--- Start Data excerpt ---
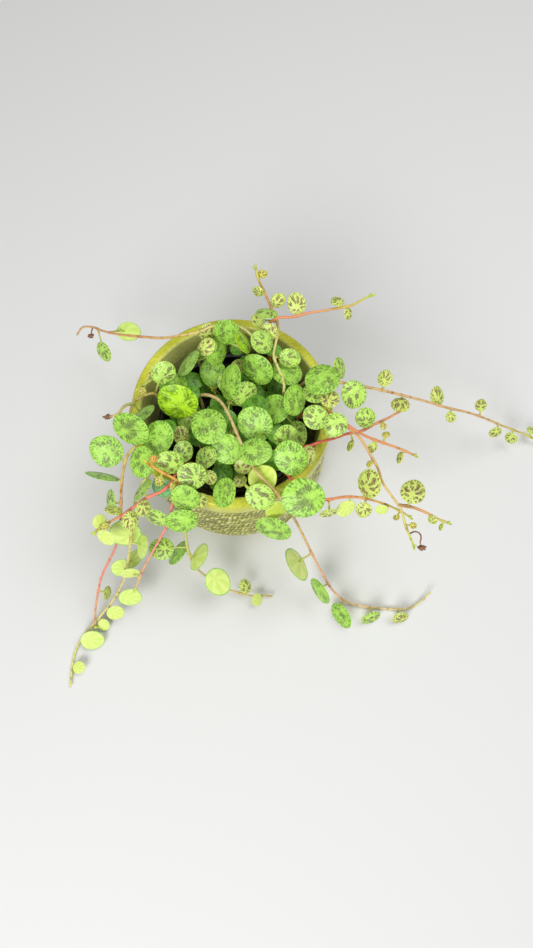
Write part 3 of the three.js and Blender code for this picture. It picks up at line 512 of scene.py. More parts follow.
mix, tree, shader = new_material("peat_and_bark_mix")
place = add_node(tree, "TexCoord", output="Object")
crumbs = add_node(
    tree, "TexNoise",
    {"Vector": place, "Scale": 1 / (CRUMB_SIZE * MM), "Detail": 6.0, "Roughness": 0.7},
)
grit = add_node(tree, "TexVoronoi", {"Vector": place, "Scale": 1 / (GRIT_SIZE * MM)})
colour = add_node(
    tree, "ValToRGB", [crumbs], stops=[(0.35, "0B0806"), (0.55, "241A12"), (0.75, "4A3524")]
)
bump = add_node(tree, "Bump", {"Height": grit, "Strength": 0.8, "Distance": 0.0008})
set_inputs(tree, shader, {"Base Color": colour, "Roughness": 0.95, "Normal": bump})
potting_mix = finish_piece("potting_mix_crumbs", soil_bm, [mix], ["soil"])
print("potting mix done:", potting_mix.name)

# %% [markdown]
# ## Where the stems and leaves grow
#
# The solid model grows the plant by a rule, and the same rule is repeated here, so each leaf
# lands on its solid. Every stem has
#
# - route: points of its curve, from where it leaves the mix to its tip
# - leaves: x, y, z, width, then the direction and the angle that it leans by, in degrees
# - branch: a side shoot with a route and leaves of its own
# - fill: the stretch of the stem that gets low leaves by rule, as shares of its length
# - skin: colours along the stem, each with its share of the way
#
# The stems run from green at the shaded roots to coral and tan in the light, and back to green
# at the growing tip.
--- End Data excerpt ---
### What needs to be done
Please quote the data above in full, with no line missing.

### The answer
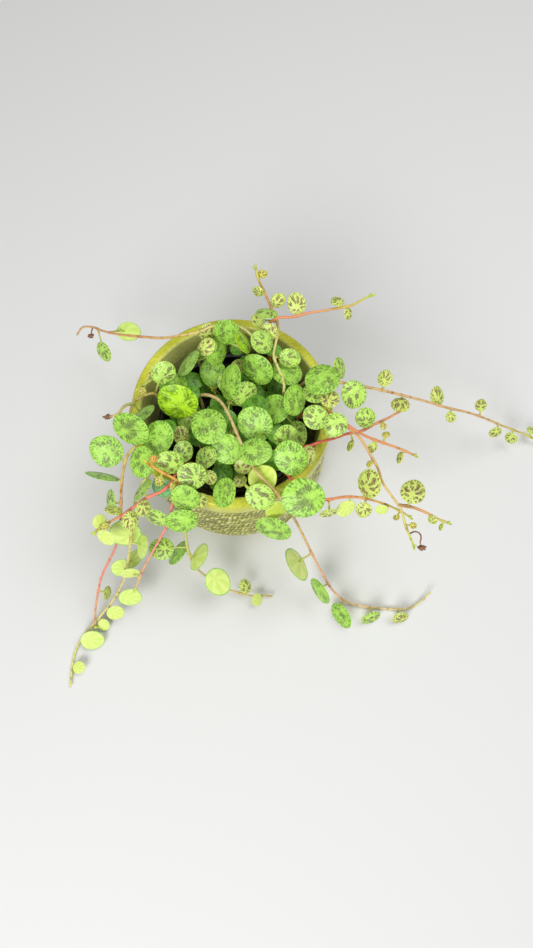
Write part 3 of the three.js and Blender code for this picture. It picks up at line 512 of scene.py. More parts follow.
mix, tree, shader = new_material("peat_and_bark_mix")
place = add_node(tree, "TexCoord", output="Object")
crumbs = add_node(
    tree, "TexNoise",
    {"Vector": place, "Scale": 1 / (CRUMB_SIZE * MM), "Detail": 6.0, "Roughness": 0.7},
)
grit = add_node(tree, "TexVoronoi", {"Vector": place, "Scale": 1 / (GRIT_SIZE * MM)})
colour = add_node(
    tree, "ValToRGB", [crumbs], stops=[(0.35, "0B0806"), (0.55, "241A12"), (0.75, "4A3524")]
)
bump = add_node(tree, "Bump", {"Height": grit, "Strength": 0.8, "Distance": 0.0008})
set_inputs(tree, shader, {"Base Color": colour, "Roughness": 0.95, "Normal": bump})
potting_mix = finish_piece("potting_mix_crumbs", soil_bm, [mix], ["soil"])
print("potting mix done:", potting_mix.name)

# %% [markdown]
# ## Where the stems and leaves grow
#
# The solid model grows the plant by a rule, and the same rule is repeated here, so each leaf
# lands on its solid. Every stem has
#
# - route: points of its curve, from where it leaves the mix to its tip
# - leaves: x, y, z, width, then the direction and the angle that it leans by, in degrees
# - branch: a side shoot with a route and leaves of its own
# - fill: the stretch of the stem that gets low leaves by rule, as shares of its length
# - skin: colours along the stem, each with its share of the way
#
# The stems run from green at the shaded roots to coral and tan in the light, and back to green
# at the growing tip.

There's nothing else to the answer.